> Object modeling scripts
########

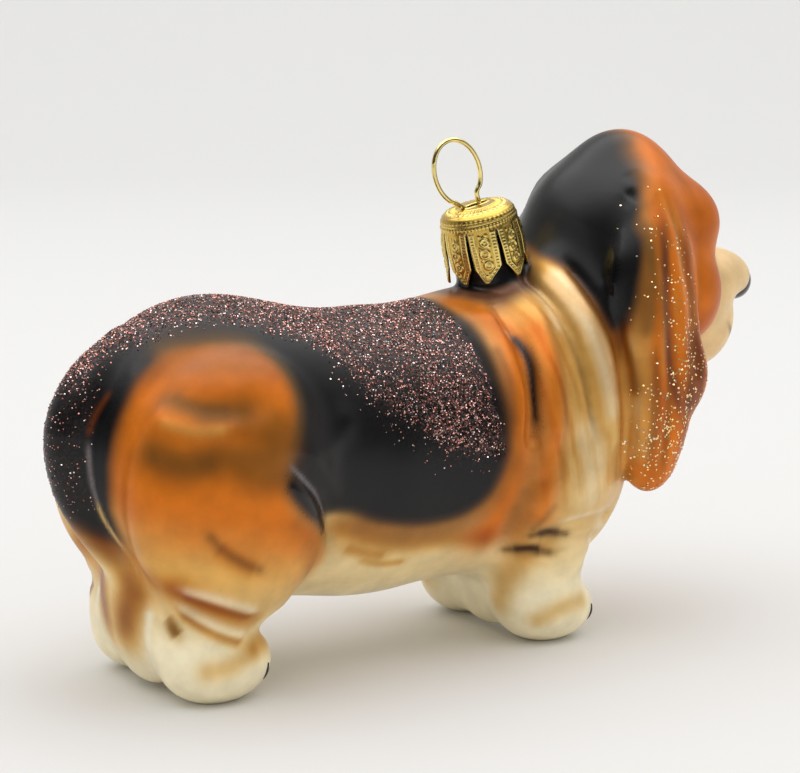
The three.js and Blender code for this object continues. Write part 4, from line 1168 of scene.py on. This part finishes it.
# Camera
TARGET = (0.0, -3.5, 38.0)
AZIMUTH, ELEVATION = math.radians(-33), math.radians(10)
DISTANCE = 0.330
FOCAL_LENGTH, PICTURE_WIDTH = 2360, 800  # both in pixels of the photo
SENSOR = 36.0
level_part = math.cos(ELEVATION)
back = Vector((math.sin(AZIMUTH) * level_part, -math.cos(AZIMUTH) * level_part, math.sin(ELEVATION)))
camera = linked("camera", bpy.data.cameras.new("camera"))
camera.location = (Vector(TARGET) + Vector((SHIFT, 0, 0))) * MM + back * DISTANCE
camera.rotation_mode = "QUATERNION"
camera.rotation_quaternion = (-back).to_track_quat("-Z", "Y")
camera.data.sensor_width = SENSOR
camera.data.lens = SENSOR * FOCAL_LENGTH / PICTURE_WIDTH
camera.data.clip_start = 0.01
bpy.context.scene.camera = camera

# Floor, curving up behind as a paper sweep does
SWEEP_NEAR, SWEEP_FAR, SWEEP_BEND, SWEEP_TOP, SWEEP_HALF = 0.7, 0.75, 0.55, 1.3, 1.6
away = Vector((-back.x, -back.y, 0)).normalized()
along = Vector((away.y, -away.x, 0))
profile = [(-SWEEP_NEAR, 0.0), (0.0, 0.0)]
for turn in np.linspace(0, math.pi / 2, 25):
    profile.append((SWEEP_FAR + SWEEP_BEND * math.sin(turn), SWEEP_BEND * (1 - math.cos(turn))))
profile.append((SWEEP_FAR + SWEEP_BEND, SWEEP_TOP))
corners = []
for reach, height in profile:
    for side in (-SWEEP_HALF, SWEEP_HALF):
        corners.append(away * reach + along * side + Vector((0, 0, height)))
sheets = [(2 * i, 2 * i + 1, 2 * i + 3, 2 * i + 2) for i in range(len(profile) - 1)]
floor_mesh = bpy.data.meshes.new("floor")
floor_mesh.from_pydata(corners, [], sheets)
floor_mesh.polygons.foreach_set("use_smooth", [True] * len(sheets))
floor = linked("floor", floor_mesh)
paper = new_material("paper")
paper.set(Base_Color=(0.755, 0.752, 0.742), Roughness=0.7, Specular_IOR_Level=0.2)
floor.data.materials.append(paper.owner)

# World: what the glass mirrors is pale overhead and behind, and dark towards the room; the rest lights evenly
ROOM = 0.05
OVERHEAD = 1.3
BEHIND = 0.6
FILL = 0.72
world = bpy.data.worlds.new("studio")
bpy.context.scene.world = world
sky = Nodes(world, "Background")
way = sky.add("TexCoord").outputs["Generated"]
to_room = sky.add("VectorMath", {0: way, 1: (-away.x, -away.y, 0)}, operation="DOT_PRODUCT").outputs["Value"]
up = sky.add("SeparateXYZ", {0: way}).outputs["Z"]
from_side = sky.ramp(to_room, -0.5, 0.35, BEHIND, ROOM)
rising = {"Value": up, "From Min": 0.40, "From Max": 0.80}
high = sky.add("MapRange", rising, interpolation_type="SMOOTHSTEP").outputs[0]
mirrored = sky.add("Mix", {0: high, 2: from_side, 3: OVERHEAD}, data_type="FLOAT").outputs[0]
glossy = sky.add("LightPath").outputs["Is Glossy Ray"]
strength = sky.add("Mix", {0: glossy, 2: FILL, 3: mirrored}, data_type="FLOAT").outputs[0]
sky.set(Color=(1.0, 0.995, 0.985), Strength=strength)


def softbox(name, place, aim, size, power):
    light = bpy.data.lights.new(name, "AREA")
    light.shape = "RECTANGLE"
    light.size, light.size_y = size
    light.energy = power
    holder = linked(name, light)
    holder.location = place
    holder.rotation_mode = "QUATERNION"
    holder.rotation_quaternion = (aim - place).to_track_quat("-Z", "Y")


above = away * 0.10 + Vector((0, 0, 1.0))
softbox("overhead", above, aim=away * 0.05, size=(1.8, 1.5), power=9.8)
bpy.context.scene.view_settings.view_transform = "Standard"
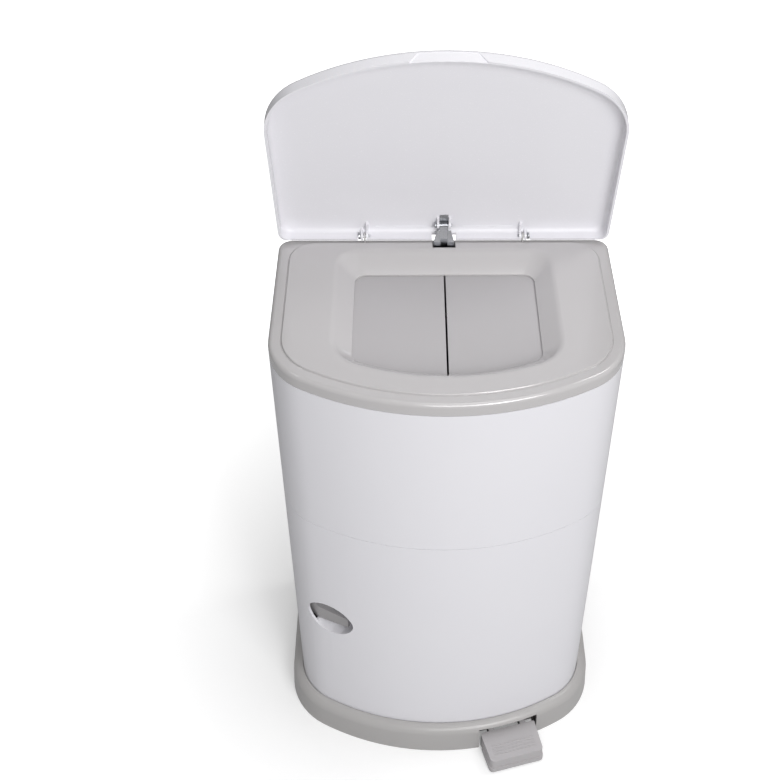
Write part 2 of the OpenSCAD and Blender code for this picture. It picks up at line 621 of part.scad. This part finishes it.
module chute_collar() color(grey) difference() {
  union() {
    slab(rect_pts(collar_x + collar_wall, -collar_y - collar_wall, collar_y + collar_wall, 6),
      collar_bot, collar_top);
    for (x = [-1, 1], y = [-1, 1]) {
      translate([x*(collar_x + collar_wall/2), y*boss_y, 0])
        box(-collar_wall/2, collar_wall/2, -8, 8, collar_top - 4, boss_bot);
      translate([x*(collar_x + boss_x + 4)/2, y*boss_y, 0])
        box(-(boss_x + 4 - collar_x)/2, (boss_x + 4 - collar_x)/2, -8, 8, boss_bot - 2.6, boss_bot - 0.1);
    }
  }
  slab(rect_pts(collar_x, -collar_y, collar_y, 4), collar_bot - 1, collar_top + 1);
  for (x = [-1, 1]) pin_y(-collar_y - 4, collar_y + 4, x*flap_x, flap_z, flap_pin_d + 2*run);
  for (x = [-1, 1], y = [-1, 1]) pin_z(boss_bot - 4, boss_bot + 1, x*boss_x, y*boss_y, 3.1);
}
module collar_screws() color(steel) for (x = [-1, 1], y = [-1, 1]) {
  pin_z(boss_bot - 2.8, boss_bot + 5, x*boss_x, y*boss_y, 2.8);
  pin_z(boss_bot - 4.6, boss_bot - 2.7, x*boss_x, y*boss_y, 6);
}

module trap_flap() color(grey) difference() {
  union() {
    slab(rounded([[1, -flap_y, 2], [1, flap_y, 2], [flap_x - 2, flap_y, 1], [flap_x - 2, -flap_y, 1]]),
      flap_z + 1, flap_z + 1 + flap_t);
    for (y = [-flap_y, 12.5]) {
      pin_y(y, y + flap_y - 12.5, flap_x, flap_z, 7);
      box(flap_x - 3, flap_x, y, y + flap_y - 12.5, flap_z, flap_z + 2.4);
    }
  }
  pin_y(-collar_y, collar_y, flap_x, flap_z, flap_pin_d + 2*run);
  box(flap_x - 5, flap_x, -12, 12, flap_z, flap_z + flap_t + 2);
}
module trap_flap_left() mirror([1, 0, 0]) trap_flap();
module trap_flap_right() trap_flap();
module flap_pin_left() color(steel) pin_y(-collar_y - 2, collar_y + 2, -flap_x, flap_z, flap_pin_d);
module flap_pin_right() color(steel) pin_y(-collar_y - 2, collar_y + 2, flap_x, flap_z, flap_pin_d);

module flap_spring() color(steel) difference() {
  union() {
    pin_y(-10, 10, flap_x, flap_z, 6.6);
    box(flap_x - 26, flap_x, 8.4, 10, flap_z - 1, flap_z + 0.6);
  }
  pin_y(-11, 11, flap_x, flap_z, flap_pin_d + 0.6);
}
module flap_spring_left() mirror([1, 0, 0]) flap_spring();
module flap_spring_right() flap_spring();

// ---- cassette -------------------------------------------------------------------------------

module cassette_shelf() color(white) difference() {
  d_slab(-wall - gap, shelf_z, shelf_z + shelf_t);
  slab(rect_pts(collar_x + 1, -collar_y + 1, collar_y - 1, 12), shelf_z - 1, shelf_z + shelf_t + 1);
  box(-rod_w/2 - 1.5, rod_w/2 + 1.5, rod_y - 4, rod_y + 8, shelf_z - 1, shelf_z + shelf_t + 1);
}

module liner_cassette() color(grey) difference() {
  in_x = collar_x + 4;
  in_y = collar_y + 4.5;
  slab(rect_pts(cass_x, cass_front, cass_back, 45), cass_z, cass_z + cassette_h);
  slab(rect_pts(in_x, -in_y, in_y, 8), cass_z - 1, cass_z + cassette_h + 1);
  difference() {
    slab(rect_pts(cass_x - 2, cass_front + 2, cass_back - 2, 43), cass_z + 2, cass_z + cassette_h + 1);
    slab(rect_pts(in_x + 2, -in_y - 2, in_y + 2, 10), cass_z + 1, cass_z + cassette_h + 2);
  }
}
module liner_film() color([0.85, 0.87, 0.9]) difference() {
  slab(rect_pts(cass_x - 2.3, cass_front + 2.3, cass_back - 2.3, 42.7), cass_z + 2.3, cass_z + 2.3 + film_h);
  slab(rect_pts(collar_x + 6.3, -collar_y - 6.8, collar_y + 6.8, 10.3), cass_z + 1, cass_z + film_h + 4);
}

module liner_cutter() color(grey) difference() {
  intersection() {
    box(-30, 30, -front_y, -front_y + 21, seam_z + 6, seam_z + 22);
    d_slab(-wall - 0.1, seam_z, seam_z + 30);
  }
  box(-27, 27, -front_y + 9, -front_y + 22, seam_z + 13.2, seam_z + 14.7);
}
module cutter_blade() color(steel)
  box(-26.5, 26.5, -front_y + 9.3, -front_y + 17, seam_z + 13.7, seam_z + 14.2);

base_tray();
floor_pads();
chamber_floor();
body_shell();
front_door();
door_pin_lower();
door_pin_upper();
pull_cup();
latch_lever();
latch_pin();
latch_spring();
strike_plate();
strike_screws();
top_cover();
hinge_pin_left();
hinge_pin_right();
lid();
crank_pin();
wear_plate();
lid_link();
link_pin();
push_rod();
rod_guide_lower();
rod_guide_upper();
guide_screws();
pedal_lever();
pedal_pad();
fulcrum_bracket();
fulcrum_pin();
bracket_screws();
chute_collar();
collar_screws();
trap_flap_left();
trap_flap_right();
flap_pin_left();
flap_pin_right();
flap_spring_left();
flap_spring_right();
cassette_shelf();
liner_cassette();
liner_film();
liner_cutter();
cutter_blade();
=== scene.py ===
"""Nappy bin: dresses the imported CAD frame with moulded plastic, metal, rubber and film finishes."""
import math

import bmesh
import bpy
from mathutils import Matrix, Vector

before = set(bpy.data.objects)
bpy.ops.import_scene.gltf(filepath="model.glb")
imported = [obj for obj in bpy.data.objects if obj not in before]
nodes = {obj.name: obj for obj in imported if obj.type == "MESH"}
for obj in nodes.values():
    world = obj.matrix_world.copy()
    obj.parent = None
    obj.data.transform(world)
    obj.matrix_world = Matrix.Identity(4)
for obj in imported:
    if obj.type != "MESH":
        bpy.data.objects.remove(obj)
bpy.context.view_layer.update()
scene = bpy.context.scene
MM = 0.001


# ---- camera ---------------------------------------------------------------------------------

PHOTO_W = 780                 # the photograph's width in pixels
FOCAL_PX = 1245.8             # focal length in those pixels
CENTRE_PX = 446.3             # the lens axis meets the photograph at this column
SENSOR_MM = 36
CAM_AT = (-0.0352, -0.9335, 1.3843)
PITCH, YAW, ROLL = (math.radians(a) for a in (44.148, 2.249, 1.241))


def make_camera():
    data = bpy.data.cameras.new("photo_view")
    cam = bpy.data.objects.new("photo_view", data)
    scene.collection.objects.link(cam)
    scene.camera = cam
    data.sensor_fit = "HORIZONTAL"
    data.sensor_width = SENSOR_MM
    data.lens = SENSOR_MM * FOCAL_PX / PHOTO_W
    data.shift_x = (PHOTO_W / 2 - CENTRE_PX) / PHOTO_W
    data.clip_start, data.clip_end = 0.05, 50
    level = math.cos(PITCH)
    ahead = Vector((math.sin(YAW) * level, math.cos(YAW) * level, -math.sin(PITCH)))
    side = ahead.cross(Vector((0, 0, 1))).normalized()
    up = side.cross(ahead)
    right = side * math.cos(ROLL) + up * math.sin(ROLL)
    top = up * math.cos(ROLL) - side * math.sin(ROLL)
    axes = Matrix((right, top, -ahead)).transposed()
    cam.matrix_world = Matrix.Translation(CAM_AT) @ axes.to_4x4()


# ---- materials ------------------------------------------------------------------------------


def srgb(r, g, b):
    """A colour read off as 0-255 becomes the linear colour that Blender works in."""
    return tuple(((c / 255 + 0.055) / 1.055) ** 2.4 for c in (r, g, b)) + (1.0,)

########

> Problem statement
Pull out every line holding "context" from the records above, and copy it.

> Result of the exercise
bpy.context.scene.camera = camera
bpy.context.scene.world = world
bpy.context.scene.view_settings.view_transform = "Standard"
bpy.context.view_layer.update()
scene = bpy.context.scene